What is the difference between strategy versus tactics in the context of decision-making? Which approach is more effective?
David Epstein, the author of Range, insists that strategy is more important than tactics. In the past, tactical decision-making was the norm, but in the modern-day, abstract and strategic thinking are replacing the tactical approach.
Here’s why strategy matters more than tactics.
Strategy Matters More Than Tactics
Epstein argues that specialization is becoming more obsolete as time goes on. To help explain why, he distinguishes between two modes of decision-making: tactics and strategy.

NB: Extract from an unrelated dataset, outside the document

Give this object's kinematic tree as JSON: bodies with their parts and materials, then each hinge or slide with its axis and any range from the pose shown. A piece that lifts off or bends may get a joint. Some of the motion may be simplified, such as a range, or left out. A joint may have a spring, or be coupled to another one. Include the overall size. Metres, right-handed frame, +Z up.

Tactics are instinctual procedural responses to certain repeated patterns. You recognize a situation and immediately know what to do in response. For example, Epstein notes that chess experts primarily use tactics. They recognize game states and board positions, then utilize the appropriate memorized counterplay. Tactics are all about instinctively doing things you’ve practiced before.
Strategy, on the other hand, is all about broad, abstract understanding. By combining past experience with higher-level reasoning, humans can make effective decisions in situations they’ve never experienced before. For example, Netflix employed the unorthodox strategy of operating at a loss for about a decade, borrowing over sixteen billion dollars since 2011 to keep the lights on. This strategy is based on the idea that original content is a far more sustainable investment than licensing rights.
Epstein asserts that, generally, specialization teaches tactics while generalism teaches strategy. And in the modern world, strategy (abstract decision-making) is what matters.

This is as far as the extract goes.